For @scheme[(build-path _base-path _sub-path ...)], trailing spaces
and periods are removed from the last element of @scheme[_base-path]
and all but the last @scheme[_sub-path] (unless the element consists of
only spaces and peroids), except for those that start with
@litchar["\\\\?\\"]. If @scheme[_base-path] starts @litchar["\\\\?\\"],
then after each non-@litchar["\\\\?\\REL\\"] and
non-@litchar["\\\\?\\RED\\"] @scheme[_sub-path] is added, all
@litchar{/}s in the addition are converted to @litchar["\\"]s,
multiple consecutive @litchar["\\"]s are converted to a single
@litchar["\\"], added @litchar{.} elements are removed, and added
@litchar{..} elements are removed along with the preceding element;
these conversions are not performed on the original @scheme[_base-path]
part of the result or on any @litchar["\\\\?\\REL\\"] or
@litchar["\\\\?\\RED\\"] or @scheme[_sub-path]. If a
@litchar["\\\\?\\REL\\"] or @litchar["\\\\?\\RED\\"]
@scheme[_sub-path] is added to a non-@litchar["\\\\?\\"]
@scheme[_base-path], the the @scheme[_base-path] (with any additions up
to the @litchar["\\\\?\\REL\\"] or @litchar["\\\\?\\RED\\"]
@scheme[_sub-path]) is simplified and converted to a
@litchar["\\\\?\\"] path. In other cases, a @litchar["\\"] may be
added or removed before combining paths to avoid changing the root
meaning of the path (e.g., combining @litchar{//x} and @litchar{y}
produces @litchar{/x/y}, because @litchar{//x/y} would be a UNC path
instead of a drive-relative path).
For @scheme[(simplify-path _path _use-filesystem?)], @scheme[_path] is
expanded, and if @scheme[_path] does not start with
@litchar["\\\\?\\"], trailing spaces and periods are removed, a
@litchar{/} is inserted after the colon in a drive specification if it
is missing, and a @litchar["\\"] is inserted after @litchar["\\\\?\\"]
as a root if there are elements and no extra @litchar["\\"]

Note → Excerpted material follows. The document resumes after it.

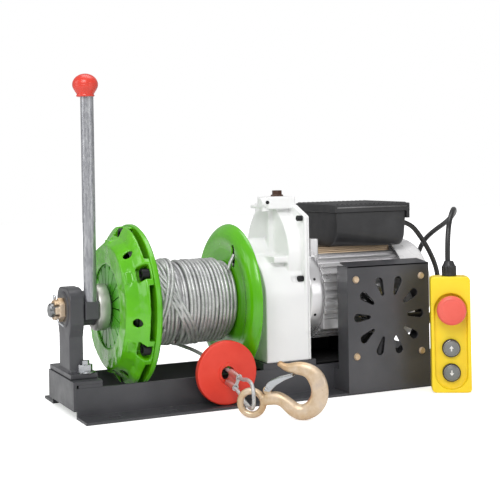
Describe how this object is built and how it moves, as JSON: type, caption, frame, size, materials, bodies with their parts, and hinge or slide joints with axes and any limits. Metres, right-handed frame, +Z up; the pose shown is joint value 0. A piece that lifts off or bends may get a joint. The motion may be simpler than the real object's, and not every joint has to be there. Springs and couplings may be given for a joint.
{
  "type": "electric winch",
  "caption": "Electric drum winch on a steel angle base, with hand-lever clutch, geared motor, guard, rope hook and push-button pendant",
  "frame": {"origin": "centre of the foot slot pattern, on the floor plane under the base", "axes": "+X along the drum shaft from the lever end to the motor end, +Y to the back, +Z up"},
  "size_m": [0.7082, 0.4995, 0.5192],
  "materials": {
    "frame_paint": "satin dark grey powder coat",
    "bearing_steel": "ground bearing steel",
    "zinc": "bright zinc plating",
    "white_paint": "off-white gloss paint on a casting",
    "black_screw": "black oxide screw",
    "brown_plastic": "brown moulded plug",
    "cast_aluminium": "cast and machined aluminium",
    "cover_aluminium": "silver painted pressing",
    "black_plastic": "black moulded plastic",
    "yellow_zinc": "yellow passivated zinc on steel",
    "red_rubber": "red moulded rubber",
    "ferrule": "pressed aluminium sleeve",
    "rope_steel": "galvanised wire rope",
    "yellow_plastic": "yellow moulded plastic",
    "grey_plastic": "grey button collars",
    "cable_rubber": "black cable sheath",
    "shaft_steel": "turned steel",
    "lining": "friction lining on a steel core",
    "gear_steel": "cut gear steel",
    "galvanised": "galvanised tube with a mottled spangle",
    "red_plastic": "red moulded plastic",
    "green_paint": "bright green paint",
    "spring_steel": "blued spring steel",
    "plate_iron": "machined cast iron"
  },
  "bodies": {
    "base": {"frame_rail_front": "frame_paint", "frame_rail_rear": "frame_paint", "frame_end_left": "frame_paint", "frame_packing_strip": "frame_paint", "frame_end_right": "frame_paint", "gearbox_bed_plate": "frame_paint", "bearing_stand": "frame_paint", "stand_bearing_outer_ring": "bearing_steel", "stand_fasteners": "zinc", "gear_housing": "white_paint", "gear_cover": "white_paint", "housing_screws": "black_screw", "oil_plug": "brown_plastic", "motor_front_shield": "cast_aluminium", "motor_body": "cast_aluminium", "motor_rear_shield": "cast_aluminium", "motor_fan_cover": "cover_aluminium", "terminal_box": "black_plastic", "terminal_box_lid": "black_plastic", "terminal_box_gland": "black_plastic", "guard": "frame_paint", "guard_screws": "yellow_zinc", "cooling_fan_frame": "black_plastic", "stop_disc": "red_rubber", "hook": "yellow_zinc", "rope_ferrule": "ferrule", "rope_end": "rope_steel", "pendant_front": "yellow_plastic", "pendant_back": "yellow_plastic", "button_collars": "grey_plastic", "pendant_gland": "black_plastic", "control_cable_out": "cable_rubber", "control_cable_in": "cable_rubber", "control_cable_coil": "cable_rubber"},
    "main_shaft": {"drum_shaft": "shaft_steel", "castle_nut": "yellow_zinc", "split_pin": "zinc", "stand_bearing_inner_ring": "bearing_steel", "friction_disc": "lining", "output_gear": "gear_steel"},
    "lever": {"lever_hub": "frame_paint", "lever_rod": "galvanised", "lever_ball": "red_plastic"},
    "release": {"release_bearing": "bearing_steel"},
    "drum": {"clutch_cover": "green_paint", "clutch_cover_screws": "black_screw", "diaphragm_spring": "spring_steel", "drum_clutch_disc": "green_paint", "drum_barrel": "green_paint", "drum_right_flange": "green_paint", "rope_winding": "rope_steel"},
    "pressure": {"pressure_plate": "plate_iron"},
    "counter": {"countershaft": "gear_steel"},
    "rotor": {"motor_rotor": "gear_steel", "motor_fan": "black_plastic"},
    "fan_rotor": {"cooling_fan_rotor": "black_plastic"},
    "latch": {"hook_latch": "zinc"},
    "estop": {"estop_button": "red_plastic"},
    "up": {"up_button": "black_plastic"},
    "down": {"down_button": "black_plastic"}
  },
  "joints": [
    {"name": "rotor_spin", "type": "hinge", "parent": "base", "child": "rotor", "pos_m": [0, 0, 0.156], "axis": [1, 0, 0], "continuous": true},
    {"name": "countershaft_spin", "type": "hinge", "parent": "base", "child": "counter", "pos_m": [0, 0.02, 0.22517], "axis": [1, 0, 0], "continuous": true},
    {"name": "shaft_spin", "type": "hinge", "parent": "base", "child": "main_shaft", "pos_m": [0, 0, 0.156], "axis": [1, 0, 0], "continuous": true},
    {"name": "drum_spin", "type": "hinge", "parent": "base", "child": "drum", "pos_m": [0, 0, 0.156], "axis": [1, 0, 0], "continuous": true},
    {"name": "lever_swing", "type": "hinge", "parent": "base", "child": "lever", "pos_m": [0, 0, 0.156], "axis": [1, 0, 0], "range_deg": [0, 35]},
    {"name": "release_slide", "type": "slide", "parent": "base", "child": "release", "axis": [1, 0, 0], "range_m": [0, 0.0041]},
    {"name": "plate_lift", "type": "slide", "parent": "drum", "child": "pressure", "axis": [-1, 0, 0], "range_m": [0, 0.00105]},
    {"name": "cooling_fan_spin", "type": "hinge", "parent": "base", "child": "fan_rotor", "pos_m": [0.19805, 0, 0.1233], "axis": [0, 1, 0], "continuous": true},
    {"name": "hook_latch_swing", "type": "hinge", "parent": "base", "child": "latch", "pos_m": [-0.06565, -0.20055, 0.0445], "axis": [0.6397, 0.7686, 0], "range_deg": [0, 24], "stiffness_Nm_per_rad": 0.08, "springref_deg": -17.19},
    {"name": "estop_press", "type": "slide", "parent": "base", "child": "estop", "axis": [0.503, 0.8643, 0], "range_m": [0, 0.005], "stiffness_N_per_m": 600, "springref_m": -0.002},
    {"name": "up_press", "type": "slide", "parent": "base", "child": "up", "axis": [0.503, 0.8643, 0], "range_m": [0, 0.0025], "stiffness_N_per_m": 400, "springref_m": -0.001},
    {"name": "down_press", "type": "slide", "parent": "base", "child": "down", "axis": [0.503, 0.8643, 0], "range_m": [0, 0.0025], "stiffness_N_per_m": 400, "springref_m": -0.001}
  ],
  "couplings": [
    {"joint": "countershaft_spin", "follows": "rotor_spin", "ratio": -0.14286},
    {"joint": "shaft_spin", "follows": "rotor_spin", "ratio": 0.028571},
    {"joint": "release_slide", "follows": "lever_swing", "m_per_rad": 0.0065481},
    {"joint": "plate_lift", "follows": "lever_swing", "m_per_rad": 0.001637}
  ]
}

already. Otherwise, if no indicators or redundant separators are in
@scheme[_path], then @scheme[_path] is returned.
For @scheme[(split-path _path)] producing @scheme[_base],
@scheme[_name], and @scheme[_must-be-dir?], splitting a path that does
not start with @litchar["\\\\?\\"] can produce parts that start with
@litchar["\\\\?\\"]. For example, splitting @litchar{C:/x~/aux/}
produces @litchar["\\\\?\\C:\\x~\\"] and @litchar["\\\\?\\REL\\\\aux"];
the @litchar["\\\\?\\"] is needed in these cases to preserve a
trailing space after @litchar{x} and to avoid referring to the AUX
device instead of an @filepath{aux} file.